The dominant narrative of the WWII Japanese American experience often cites 120,000 (a now imprecise number) lives uprooted from the West Coast. This narrative, which casts Regina Boone’s family history to the periphery in part because Miyazaki lived in the South, is decidedly being rewritten through a more inclusive lens with the Ireichō.

“What we tried to do was make sure that nobody’s left out,” said Williams to the delegates before the procession. This includes people who died while incarcerated or were forced to work in sugar beet fields. It’s an acknowledgement that every life disrupted during WWII counts. The Boone family never received an apology or monetary compensation from the U.S. government for the wrongful incarceration. The 1988 redress bill only included living survivors, but at what cost can you affix to a life and intergenerational trauma?”

“There’s no monetary amount that’s ever going to wipe away the pain and agony and everything that happened to all of these families — all people of Japanese descent, all people who intersected into this community,” said Regina Boone.

Repair is transitory. It can change and morph. What heals for one person can rupture again a generation later, so the danger of memorializing historical events is that it pretends to be only about the past when the act of affixing a civic memory also includes the present.

This project is very much a look at the Japanese American WWII experience through a 2022 lens — post George Floyd’s murder and the toppling of Confederate monuments. It’s a step away from the traditional definition of a permanent memorial, but what happens when sentiments change and the need for repair morphs?

The answer lies in the book’s timeless focus on accuracy. It personalizes and humanizes the impact of the WWII Japanese American experience and brings into focus names and identities behind the number 125,284.

The Ireichō, a sacred book of names to console ancestors, is filled with souls. Rev. Duncan Williams consecrates the book. (Photo: Kristen Murakoshi)

“After the campaign to repair the historical record comes to a conclusion, the deeper work of repair continues as we encourage ever-widening circles of the American public to continuously reckon with the racial karma of our nation’s past,” said Williams.

Ceramic art pieces are embedded on the inside front and back covers of the book.

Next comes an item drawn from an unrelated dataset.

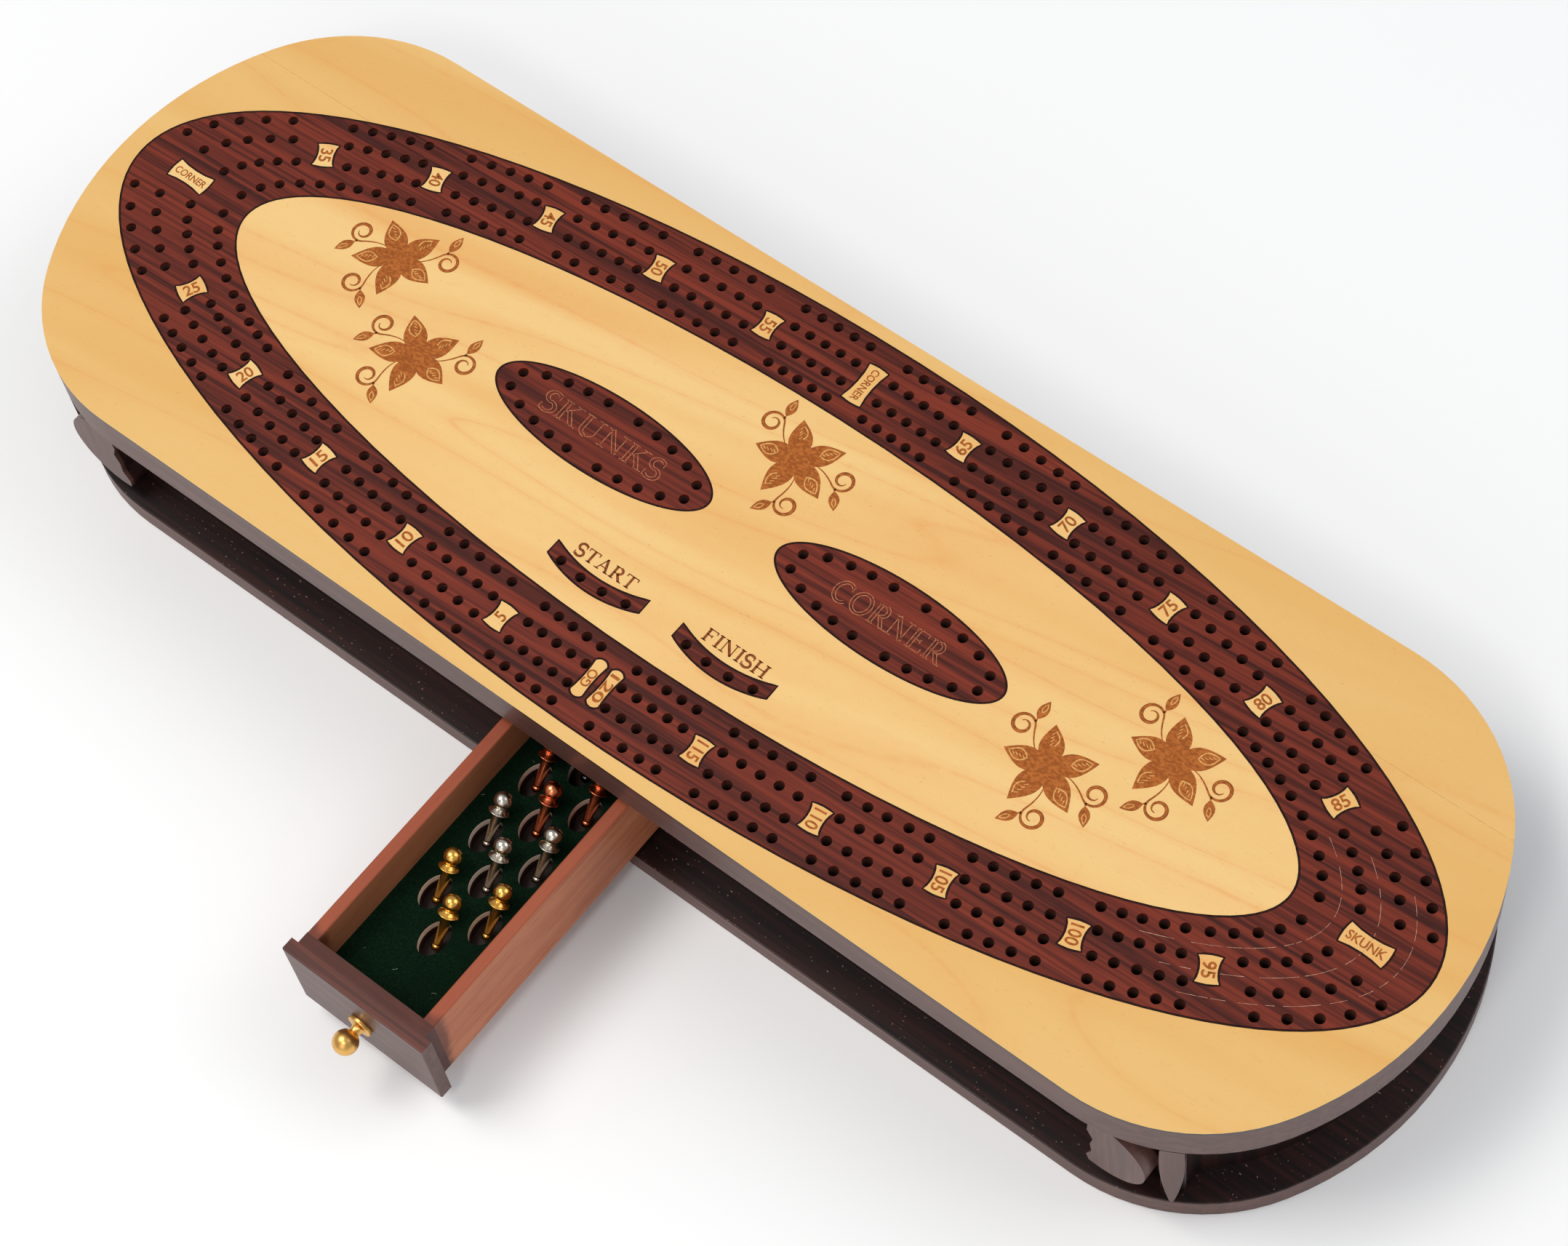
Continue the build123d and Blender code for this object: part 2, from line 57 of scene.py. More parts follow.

The pieces were created using soil from the 75 sites. (Photo: Kristen Murakoshi)

The beauty of the Ireichō is in its thoughtful curation of Japanese traditions using five elements: wood (the paper in the book), earth (representatives were asked to bring soil samples from each confinement site), fire (represented by ceramic pieces embedded in the inside front and back covers), metal (the gold font on the cover) and water (the blue stamp).

The idea borrows from the Buddhist tradition of writing and reciting ancestors’ names as an act of bringing the past and the present together. For a community to be made whole, every individual must be counted.

This project, Williams said, is also about correcting the historical record. During the war, Japanese American names were often misspelled or replaced completely with unique numbers.

“We know what the power of names is,” said Ann Burroughs, JANM’s president and CEO, during her address of the ceremony’s delegates.

The Ireichō seeks to restore power to those names and identities. Its residency at JANM is a yearlong effort to correct the official record. Survivors and descendants can book a timed reservation to view the Ireichō and correct misspellings or omissions.

Survivors and descendants are invited to stamp the book and make corrections. (Photos: Kristen Murakoshi)

The goal is to get the official record right. The Ireichō is the first part of a multifaceted project that includes a website (ireizo.com) and an Irehi, or soul consoling tower monument, like the one at Manzanar.

A memorial like this is not a magic balm that heals all wounds, but it can offer an opportunity to perform a ritual for self-reflection and self-care.

“Rituals deepen our understanding of something that happened in the past, and also rituals can give us much hope for the future,” said Rev. Jiko Nakade, a Sansei Buddhist minister of the Soto Zen sect at the Daifukuji Soto Mission in Hawaii.

In 1942, Nakade’s grandfather, Kanesaburo Oshima, an Issei man imprisoned at Fort Sill, Okla., felt despondent over his protracted separation from his wife and 11 children. Despondency grew to desperation as he wandered to the fence line at Fort Sill, mumbling, “I need to go home.” The guards shot Oshima in the back of the head.

In the Little Tokyo procession, Nakade, 60, clutched the black-and-white portrait of the grandfather she never knew to her black-and-mustard-colored robe. Through ritual and ceremony, she is feeling more connected to her past.

“Suddenly, [my grandparents’] pictures and their faces, which are kind of etched in my memory from childhood, have deep meaning for me now,” said Nakade.

The Ireichō itself is a macguffin, an object that is necessary to the plot of the retelling of this historic event, but is also irrelevant. Go see the book and feel the gust of wind when the pages are turned. The impact of racism is sobering. Then, go talk to survivors and descendants such as Takei or Regina Boone.

They are the true monuments.

How to Honor Your Ancestors in the Ireichō

Starting Oct. 11, the Ireichō will be available for stamping from 12-4 p.m. on Tuesdays-Fridays and 11 a.m.-4 p.m. on Saturdays and Sundays. Museum admission is not required, but reservations are required. Each person stamping will have 15 minutes to go through the process, including creating a memento with the names, completing the research, stamping (limited to two names) and making any corrections if necessary. The Ireichō will be available at JANM for one year.

Reservations can be made at janm.org/exhibits/sutra-and-bible/ireicho.

Guests are encouraged to visit ireizo.com to prepare, locate, verify and amend records of the former WWII incarcerees.